■ Given task
Repeat exactly the stretch of lines from the line containing "# Assembly, checks and export" through the line containing "point = shown.matrix_world", both included, and nothing else.

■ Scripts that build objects

— start —

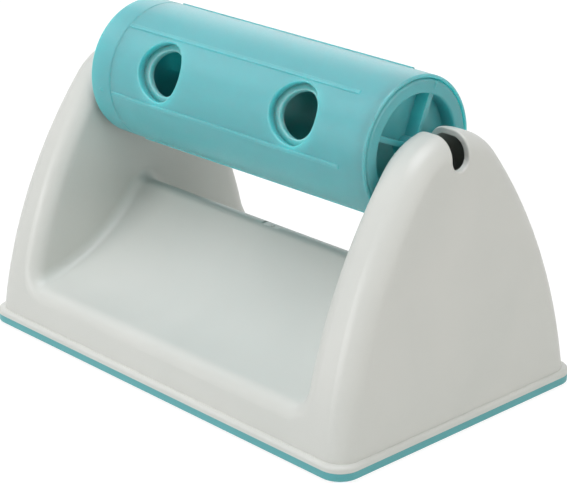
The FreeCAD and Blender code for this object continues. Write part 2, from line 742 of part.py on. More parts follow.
def hang(body):
    """Lifts a drum piece to the axis, shifts it along the axis and turns its front row of holes up."""
    body.Placement = FreeCAD.Placement(
        FreeCAD.Vector(DRUM_SHIFT.value, 0, AXIS_HEIGHT.value),
        FreeCAD.Rotation(FreeCAD.Vector(1, 0, 0), -S.hole_row_angle.value))
    bind(body, Placement__Base__x=DRUM_SHIFT, Placement__Base__z=AXIS_HEIGHT,
         Placement__Rotation__Angle=-S.hole_row_angle)
    doc.recompute()
    return body


def section(body, name, corners):
    """Solid of revolution about the X axis from corners given as X and radius."""
    sketch = sketch_on(body, name, "XZ_Plane")
    outline(sketch, corners)
    made = feature(body, "Revolution", name + "_turned", sketch)
    made.Angle = 360
    doc.recompute()
    return made


def end_corners(side, outer):
    """Corners of a drum end from the tip of its stub to the outer edge of its face."""
    floor = HALF_DRUM - S.recess_depth
    hub_top = HALF_DRUM - S.arm_below_face
    tip = HALF_DRUM + S.stub_reach
    steps = ((tip, 0), (tip, S.stub_radius), (hub_top, S.stub_radius), (hub_top, S.hub_radius),
             (floor, S.hub_radius), (floor, RING_INNER_RADIUS), (HALF_DRUM, RING_INNER_RADIUS),
             (HALF_DRUM, outer))
    return [(across * side, radius) for across, radius in steps]


def grip_cross(body, side):
    """Two crossing arms in the recess of a drum end, from the disc up to just below the face."""
    floor = HALF_DRUM - S.recess_depth
    reach = RING_INNER_RADIUS + S.wall / 4
    half = S.arm_thick / 2
    for name, across, up in (("level_arms", reach, half), ("upright_arms", half, reach)):
        sketch = sketch_on(body, name + "_outline", "YZ_Plane", lift=floor * side)
        rectangle(sketch, -across, -up, across, up)
        feature(body, "Pad", name, sketch, reverse=side < 0, Length=S.recess_depth - S.arm_below_face)


def drum_holes(body, radius, off_outside):
    """Rows of two holes through the wall, evenly round the axis, with rounded outer edges."""
    sketch = sketch_on(body, "hole_circles", "XZ_Plane")
    for centre in HOLE_CENTRES:
        circle(sketch, centre, 0, radius)
    row = feature(body, "Pocket", "holes", sketch, reverse=True, Length=S.drum_radius + S.wall)
    polar(body, "hole_rows", [row], S.hole_rows)

    def hole_edge(edge):
        bent = not isinstance(edge.Curve, (Part.Line, Part.Circle))
        return bent and all_at(edge, off_outside, 0.0)

    soften(body, "Fillet", "hole_edges", hole_edge, S.hole_edge_round)


def lug(body, name, start, outer):
    """Short ridge round part of the wall, centred above the axis."""
    sketch = sketch_on(body, name + "_outline", "XZ_Plane")
    inner = SLEEVE_OUTER - S.sleeve_wall / 2
    rectangle(sketch, start, inner, start + S.lug_width, outer)
    return feature(body, "Revolution", name, sketch, symmetric=True, Angle=S.lug_angle)


def lug_groove(body, name, start, end, turn_from, turn_by):
    """Groove in the tube's inner wall, swept about the axis from one angle by another."""
    sketch = sketch_on(body, name + "_outline", "XZ_Plane", turn=turn_from)
    inner = TUBE_INNER - S.tube_wall / 4
    rectangle(sketch, start, inner, end, LUG_RADIUS + S.lug_gap)
    return feature(body, "Groove", name, sketch, Angle=turn_by)


def bayonet_entry(body, start, length):
    """Straight channel from the tube's end to the groove, where the lugs enter after the cap's turn."""
    sketch = sketch_on(body, "bayonet_entry_outline", "YZ_Plane", lift=start)
    half = LUG_RADIUS * sine(S.lug_angle / 2) + S.lug_gap / 2
    low = TUBE_INNER - S.tube_wall / 2
    high = LUG_RADIUS + S.lug_gap / 2
    corners = ((-half, low), (half, low), (half, high), (-half, high))
    outline(sketch, [turned(across, up, S.cap_turn) for across, up in corners])
    return feature(body, "Pocket", "bayonet_entry", sketch, reverse=True, Length=length)


def turned(across, up, angle):
    """Point of the end view turned about the X axis."""
    return (across * cosine(angle) - up * sine(angle), across * sine(angle) + up * cosine(angle))


def drum_tube():
    """Outer tube with its holes, ribs, the cap's seat and the inner grooves for the two sets of lugs."""
    body = new_body("drum_tube")
    left = -(COLLAR_SEAM - S.seam_gap / 2)
    seat = CAP_SEAM - S.seam_gap / 2
    seat_radius = CAP_RADIUS + S.seam_gap
    section(body, "tube_wall", ((left, TUBE_INNER), (seat, TUBE_INNER), (seat, seat_radius),
                                (TUBE_END, seat_radius), (TUBE_END, TUBE_END_RADIUS), (left, S.drum_radius)))
    soften(body, "Fillet", "tube_end_edge",
           lambda edge: is_ring(edge, TUBE_END.value, TUBE_END_RADIUS.value), S.tube_edge_radius)
    soften(body, "Fillet", "tube_mouth_edge",
           lambda edge: is_ring(edge, TUBE_END.value, seat_radius.value), S.mouth_edge_radius)
    soften(body, "Chamfer", "collar_side_bevel",
           lambda edge: is_ring(edge, left.value, S.drum_radius.value), S.collar_groove)

    taper = (S.drum_radius - TUBE_END_RADIUS) / (TUBE_END - left)

    def above_tube(point):
        return (math.hypot(point.y, point.z) - S.drum_radius.value
                + (point.x - left.value) * taper.value)

    drum_holes(body, S.hole_radius, above_tube)

    ends = (left + S.rib_from_collar, HALF_DRUM - S.rib_from_end)
    foot_line, top_line = [[(across, S.drum_radius - (across - left) * taper + rise) for across in ends]
                           for rise in (-S.rib_height, S.rib_height)]
    rib = sketch_on(body, "rib_outline", "XZ_Plane")
    outline(rib, foot_line + top_line[::-1])
    one_rib = feature(body, "Revolution", "rib", rib, symmetric=True,
                      Angle=S.rib_width / S.drum_radius * DEGREES)
    polar(body, "ribs", [one_rib], S.rib_count)
    soften(body, "Fillet", "rib_edges",
           lambda edge: all_at(edge, above_tube, S.rib_height.value), S.rib_round)

    play = S.lug_angle / 2 + S.lug_gap / LUG_RADIUS * DEGREES
    run_start = CAP_SEAM - S.lug_from_end - S.lug_width - S.lug_gap
    run_end = CAP_SEAM - S.lug_from_end + S.lug_gap
    run = lug_groove(body, "bayonet_run", run_start, run_end, -play, play * 2 + S.cap_turn)
    entry = bayonet_entry(body, run_start + S.lug_gap, S.cap_plug)
    polar(body, "bayonet_grooves", [run, entry], S.lug_count)
    lug_groove(body, "stop_groove", left - S.wall, left + S.lug_width + S.lug_gap, -play,
               play * 2 + S.sleeve_turn)
    return hang(body)


def drum_sleeve():
    """Inner tube that opens and covers the holes, with the lug that stops its turn."""
    body = new_body("drum_sleeve")
    seam = -(COLLAR_SEAM + S.seam_gap / 2)
    end = PLUG_END - S.sleeve_gap * 2
    section(body, "sleeve_section", ((seam, SLEEVE_INNER), (end, SLEEVE_INNER),
                                     (end, SLEEVE_OUTER), (seam, SLEEVE_OUTER)))
    drum_holes(body, S.sleeve_hole_radius,
               lambda point: math.hypot(point.y, point.z) - SLEEVE_OUTER.value)
    lug(body, "stop_lug", seam, LUG_RADIUS)
    return hang(body)


def sleeve_collar():
    """Collar that turns the sleeve, fixed in it by a spigot, with the left stub and a grip cross."""
    body = new_body("sleeve_collar")
    seam = -(COLLAR_SEAM + S.seam_gap / 2)
    spigot_end = seam + S.spigot_length
    spigot_outer = SLEEVE_INNER - S.spigot_gap
    spigot_inner = spigot_outer - S.spigot_wall
    inner_floor = -(HALF_DRUM - S.recess_depth - S.end_disc)
    section(body, "collar_section", end_corners(-1, S.drum_radius) + [
        (seam, S.drum_radius), (seam, spigot_outer), (spigot_end, spigot_outer), (spigot_end, spigot_inner),
        (inner_floor, spigot_inner), (inner_floor, 0)])
    round_end(body, -1, S.drum_radius, S.collar_edge_radius)
    soften(body, "Chamfer", "collar_bevel",
           lambda edge: is_ring(edge, seam.value, S.drum_radius.value), S.collar_groove)
    grip_cross(body, -1)

    rib_angle = as_term(360.0) / S.rib_count * 2
    dot = sketch_on(body, "dot_outline", "XY_Plane", lift=S.drum_radius - S.rib_height, turn=rib_angle)
    circle(dot, -(HALF_DRUM - S.collar_width / 2), 0, S.dot_radius)
    feature(body, "Pad", "dot", dot, Length=S.rib_height + S.tick_height)
    dot_top = S.drum_radius + S.tick_height
    turn = math.radians(rib_angle.value)
    soften(body, "Fillet", "dot_edge",
           lambda edge: all_at(edge, lambda point: point.z * math.cos(turn) - point.y * math.sin(turn),
                               dot_top.value), S.mark_round)
    return hang(body)


def round_end(body, side, outer, outer_round):
    """Rounds the outer edge, the recess's mouth and the tip of the stub of one drum end."""
    face = HALF_DRUM.value * side
    tip = (HALF_DRUM.value + S.stub_reach.value) * side
    soften(body, "Fillet", "outer_end_edge",
           lambda edge: is_ring(edge, face, outer.value), outer_round)
    soften(body, "Fillet", "recess_mouth",
           lambda edge: is_ring(edge, face, RING_INNER_RADIUS.value), S.ring_edge_round)
    soften(body, "Fillet", "stub_tip",
           lambda edge: is_ring(edge, tip, S.stub_radius.value), S.stub_edge_round)


def filling_opening(body):
    """Opens one quarter of the cap's disc, between two arms of the grip cross."""
    sketch = sketch_on(body, "filling_outline", "YZ_Plane", lift=HALF_DRUM - S.recess_depth)
    edge = S.arm_thick / 2
    inner = S.hub_radius
    outer = RING_INNER_RADIUS - S.fill_edge
    near = -math.sqrt(inner.value ** 2 - edge.value ** 2)
    far = -math.sqrt(outer.value ** 2 - edge.value ** 2)
    side = -edge.value
    rim = arc(sketch, (0.0, 0.0), outer.value, (far, side), (side, far))
    root = arc(sketch, (0.0, 0.0), inner.value, (near, side), (side, near))
    level = sketch.addGeometry(Part.LineSegment(vector(near, side), vector(far, side)), False)
    upright = sketch.addGeometry(Part.LineSegment(vector(side, far), vector(side, near)), False)
    hold(sketch, "Coincident", rim, 1, level, 2)
    hold(sketch, "Coincident", rim, 2, upright, 1)
    hold(sketch, "Coincident", root, 1, level, 1)
    hold(sketch, "Coincident", root, 2, upright, 2)
    hold(sketch, "Horizontal", level)
    hold(sketch, "Vertical", upright)
    for line in (rim, root):
        hold(sketch, "Coincident", line, 3, -1, 1)
    hold_size(sketch, "Radius", rim, outer)
    hold_size(sketch, "Radius", root, inner)
    hold_size(sketch, "DistanceY", -1, 1, level, 1, -edge)
    hold_size(sketch, "DistanceX", -1, 1, upright, 1, -edge)
    feature(body, "Pocket", "filling_opening", sketch, Length=S.end_disc + S.wall)


def end_cap():
    """Cap at the right end: flange, plug with bayonet lugs, recess, grip cross, stub and tick."""
    body = new_body("end_cap")
    seam = CAP_SEAM + S.seam_gap / 2
    inner_floor = HALF_DRUM - S.recess_depth - S.end_disc
    section(body, "cap_section", end_corners(1, CAP_RADIUS) + [
        (seam, CAP_RADIUS), (seam, SLEEVE_OUTER), (PLUG_END, SLEEVE_OUTER), (PLUG_END, SLEEVE_INNER),
        (inner_floor, SLEEVE_INNER), (inner_floor, 0)])
    round_end(body, 1, CAP_RADIUS, S.cap_edge_radius)
    grip_cross(body, 1)
    filling_opening(body)

    start = CAP_SEAM - S.lug_from_end - S.lug_width
    one_lug = lug(body, "bayonet_lug", start, LUG_RADIUS)
    polar(body, "bayonet_lugs", [one_lug], S.lug_count)

    tick = sketch_on(body, "tick_outline", "YZ_Plane", lift=HALF_DRUM - S.tick_height)
    half = S.tick_width / 2
    top = CAP_RADIUS - S.tick_from_edge
    rectangle(tick, -half, top - S.tick_length, half, top)
    feature(body, "Pad", "tick", tick, Length=S.tick_height * 2)
    soften(body, "Fillet", "tick_edges",
           lambda edge: all_at(edge, lambda point: point.x, (HALF_DRUM + S.tick_height).value),
           S.mark_round)
    return hang(body)


# Assembly, checks and export

def build():
    pieces = [stand_shell(), base_plate()]
    pieces += [rubber_foot(number, *place) for number, place in enumerate(foot_places(), start=1)]
    pieces += [base_screw(number, *place) for number, place in enumerate(screw_places(), start=1)]
    pieces += [drum_tube(), drum_sleeve(), sleeve_collar(), end_cap()]
    doc.recompute()
    return pieces


def check(pieces):
    for thing in doc.Objects:
        if "Invalid" in thing.State or "Error" in thing.State:
            raise RuntimeError("%s is %s" % (thing.Name, thing.State))
        if thing.isDerivedFrom("Sketcher::SketchObject") and not thing.FullyConstrained:
            print("sketch not fully constrained:", thing.Name)
    for piece in pieces:
        shape = piece.Shape
        if shape.isNull() or not shape.isValid() or len(shape.Solids) != 1:
            raise RuntimeError("%s is not one valid solid" % piece.Label)


def export(pieces):
    os.makedirs("parts", exist_ok=True)
    for piece in pieces:
        piece.Shape.exportStep("parts/%s.step" % piece.Label)
        box = piece.Shape.BoundBox
        print("%-14s volume %9.1f mm3  box %6.1f %6.1f %6.1f to %6.1f %6.1f %6.1f" % (
            piece.Label, piece.Shape.Volume, box.XMin, box.YMin, box.ZMin, box.XMax, box.YMax, box.ZMax))


ROLLER = build()
check(ROLLER)
export(ROLLER)
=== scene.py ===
"""Treat roller: a turquoise drum that turns in the two end walls of a pale grey stand.

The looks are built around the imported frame. Everything is in metres, in that frame: the roller
rests on z = 0, the drum turns about X, and the wide concave slopes face -Y and +Y.
"""

import logging
import math
from dataclasses import dataclass, replace
from enum import Enum
from typing import Any

import bmesh
import bpy
from mathutils import Matrix, Vector


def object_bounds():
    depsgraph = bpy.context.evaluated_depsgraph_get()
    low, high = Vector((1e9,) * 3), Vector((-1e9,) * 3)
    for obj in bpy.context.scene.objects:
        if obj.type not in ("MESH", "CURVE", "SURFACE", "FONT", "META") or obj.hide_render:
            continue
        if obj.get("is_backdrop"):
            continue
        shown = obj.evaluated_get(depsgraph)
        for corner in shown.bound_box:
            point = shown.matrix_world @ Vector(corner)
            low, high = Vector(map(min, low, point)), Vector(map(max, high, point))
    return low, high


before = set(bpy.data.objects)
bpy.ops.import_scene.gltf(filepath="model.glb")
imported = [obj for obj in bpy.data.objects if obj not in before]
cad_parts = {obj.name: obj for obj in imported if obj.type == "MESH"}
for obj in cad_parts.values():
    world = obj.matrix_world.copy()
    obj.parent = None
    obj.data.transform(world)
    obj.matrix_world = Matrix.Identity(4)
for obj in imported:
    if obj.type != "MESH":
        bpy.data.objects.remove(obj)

LOG = logging.getLogger("treat_roller")

MM = 0.001

# A noise pattern seldom leaves this range, so what it drives is spread over it.
NOISE_LOW = 0.3
NOISE_HIGH = 0.7

# The colour sockets of a Mix node, by number, because its other sockets have the same names.
MIX_SHARE = 0
MIX_FIRST = 6
MIX_SECOND = 7
MIX_RESULT = 2


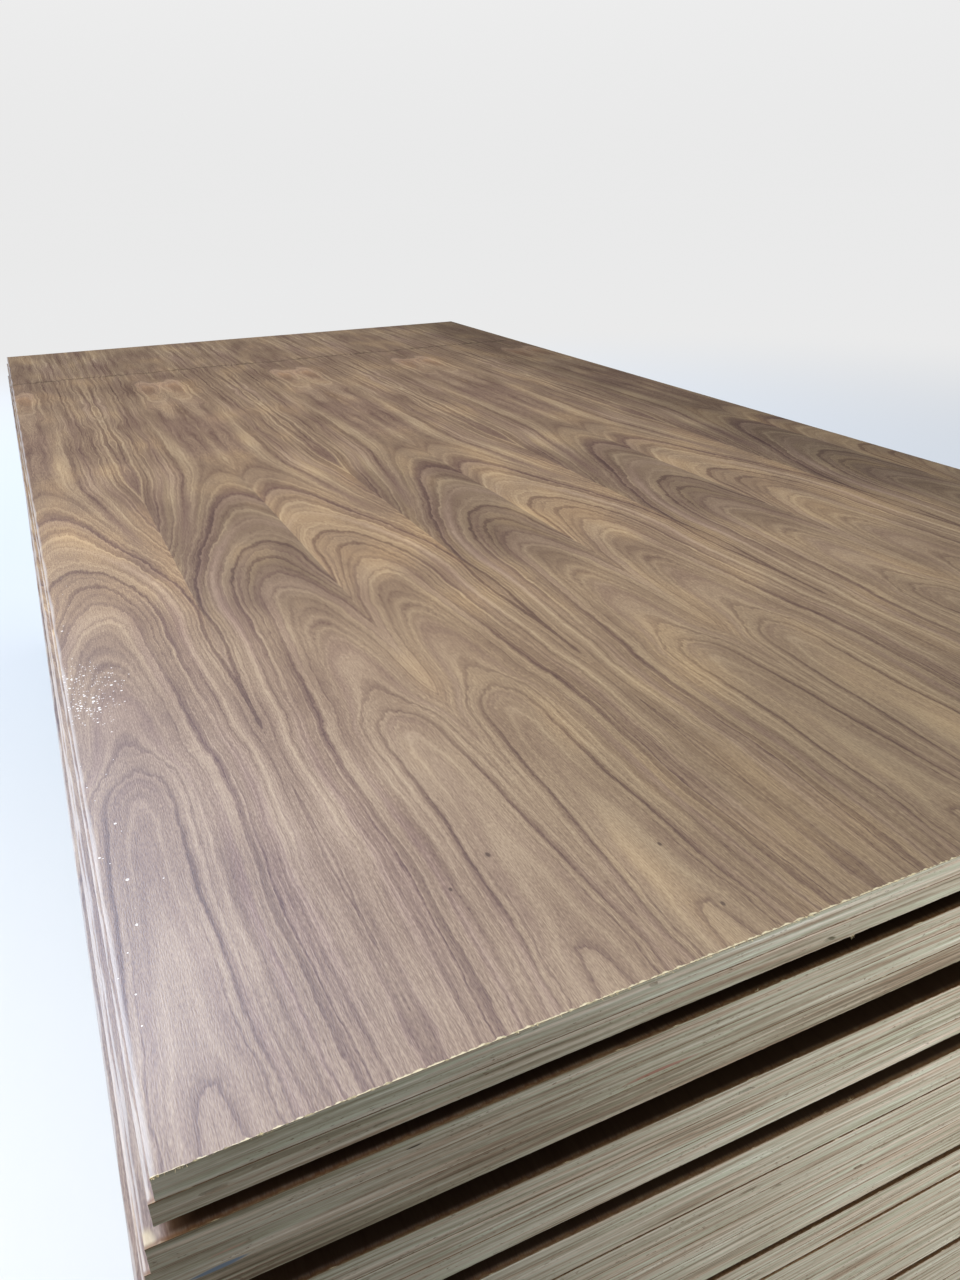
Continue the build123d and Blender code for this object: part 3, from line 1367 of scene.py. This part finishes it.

— end —

■ Task answer
# Assembly, checks and export

def build():
    pieces = [stand_shell(), base_plate()]
    pieces += [rubber_foot(number, *place) for number, place in enumerate(foot_places(), start=1)]
    pieces += [base_screw(number, *place) for number, place in enumerate(screw_places(), start=1)]
    pieces += [drum_tube(), drum_sleeve(), sleeve_collar(), end_cap()]
    doc.recompute()
    return pieces


def check(pieces):
    for thing in doc.Objects:
        if "Invalid" in thing.State or "Error" in thing.State:
            raise RuntimeError("%s is %s" % (thing.Name, thing.State))
        if thing.isDerivedFrom("Sketcher::SketchObject") and not thing.FullyConstrained:
            print("sketch not fully constrained:", thing.Name)
    for piece in pieces:
        shape = piece.Shape
        if shape.isNull() or not shape.isValid() or len(shape.Solids) != 1:
            raise RuntimeError("%s is not one valid solid" % piece.Label)


def export(pieces):
    os.makedirs("parts", exist_ok=True)
    for piece in pieces:
        piece.Shape.exportStep("parts/%s.step" % piece.Label)
        box = piece.Shape.BoundBox
        print("%-14s volume %9.1f mm3  box %6.1f %6.1f %6.1f to %6.1f %6.1f %6.1f" % (
            piece.Label, piece.Shape.Volume, box.XMin, box.YMin, box.ZMin, box.XMax, box.YMax, box.ZMax))


ROLLER = build()
check(ROLLER)
export(ROLLER)
=== scene.py ===
"""Treat roller: a turquoise drum that turns in the two end walls of a pale grey stand.

The looks are built around the imported frame. Everything is in metres, in that frame: the roller
rests on z = 0, the drum turns about X, and the wide concave slopes face -Y and +Y.
"""

import logging
import math
from dataclasses import dataclass, replace
from enum import Enum
from typing import Any

import bmesh
import bpy
from mathutils import Matrix, Vector


def object_bounds():
    depsgraph = bpy.context.evaluated_depsgraph_get()
    low, high = Vector((1e9,) * 3), Vector((-1e9,) * 3)
    for obj in bpy.context.scene.objects:
        if obj.type not in ("MESH", "CURVE", "SURFACE", "FONT", "META") or obj.hide_render:
            continue
        if obj.get("is_backdrop"):
            continue
        shown = obj.evaluated_get(depsgraph)
        for corner in shown.bound_box:
            point = shown.matrix_world @ Vector(corner)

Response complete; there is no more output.